David Van Sant, the superintendent of the 1,000-student Strasburg district, in the plains east of Denver, calls the rural story “a tragedy.” At one 75-student high school he knows, the music teacher does not meet the standard for highly qualified because he is certified at the elementary level, though two-thirds of the students in the school play in its award-winning band.
“In our state, you tell people who have gained skill that the only way you can get it is by taking a class,” Mr. Van Sant said. “That defies what the whole purpose of the law is.”
Sentiments like Mr. Van Sant’s have made John C. Hefty, the executive director of the Colorado Association of School Executives, which represents superintendents, focus less on the plan and more on the communication he believes would make it an effective tool for ushering out only those teachers who don’t serve students.
“State people need to find ways to meet face to face with more school district people and have a conversation about what the requirements are and what flexibility exists,” he said. He and others said that many teachers and administrators were unaware, for instance, that professional development could meet the standard for experienced teachers.
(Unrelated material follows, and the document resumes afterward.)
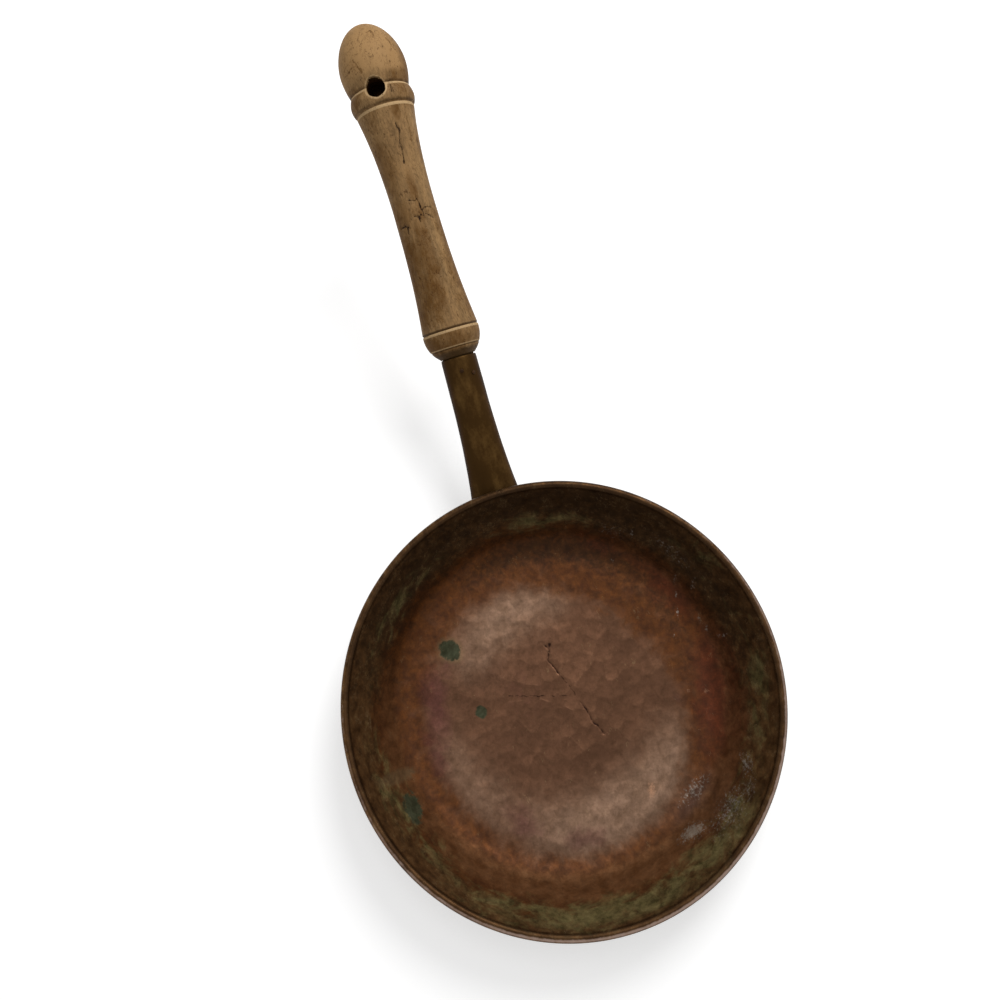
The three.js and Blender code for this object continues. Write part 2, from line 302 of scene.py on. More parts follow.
def frayed_mask(m, name, pattern, fray, start, full, cover):
    """How much of a finish lies at each place: its field on the mesh, frayed by a pattern. A
    field of 0 stays bare, whatever the pattern is there."""
    field = add_node(m, "Attribute", attribute_name=name).outputs["Fac"]
    centred = add_shares(m, -fray / 2, (pattern, fray))
    there = add_node(m, "Math", (field, 4), use_clamp=True, operation="MULTIPLY")
    frayed = add_node(m, "Math", (centred, there, field), operation="MULTIPLY_ADD")
    return add_node(m, "MapRange", {
        "Value": frayed, "From Min": start, "From Max": full, "To Max": cover},
        interpolation_type="SMOOTHSTEP")


def hair_lines(m, pattern, width, cover):
    """Thin lines where a pattern crosses the middle of its range."""
    off_middle = add_node(m, "Math", (pattern, 0.5), operation="SUBTRACT")
    from_line = add_node(m, "Math", (off_middle,), operation="ABSOLUTE")
    return add_node(m, "MapRange", {
        "Value": from_line, "From Min": width, "From Max": width * 0.2, "To Max": cover})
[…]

Without exercising the allotted flexibility, the standard spells “a net loss” in teacher quality for the state, Mr. Hefty contended.
Others aren’t looking for a loss, but they aren’t sure that the Colorado plan will result in much of a gain either.
Even for subject-matter knowledge, which is only part of what makes a skilled teacher, a college major shouldn’t be considered the “gold standard,” said Mr. Hirsch of the Center for Teaching Quality. College majors represent different levels of rigor at different institutions, he said, and the crying need is for all teachers to get high-quality, content-specific professional development.
“I don’t know the great benefit of the Colorado system yet,” Mr. Hirsch said. “Is getting the high-quality stamp in Colorado really going to mean something very different from being highly qualified in another state?”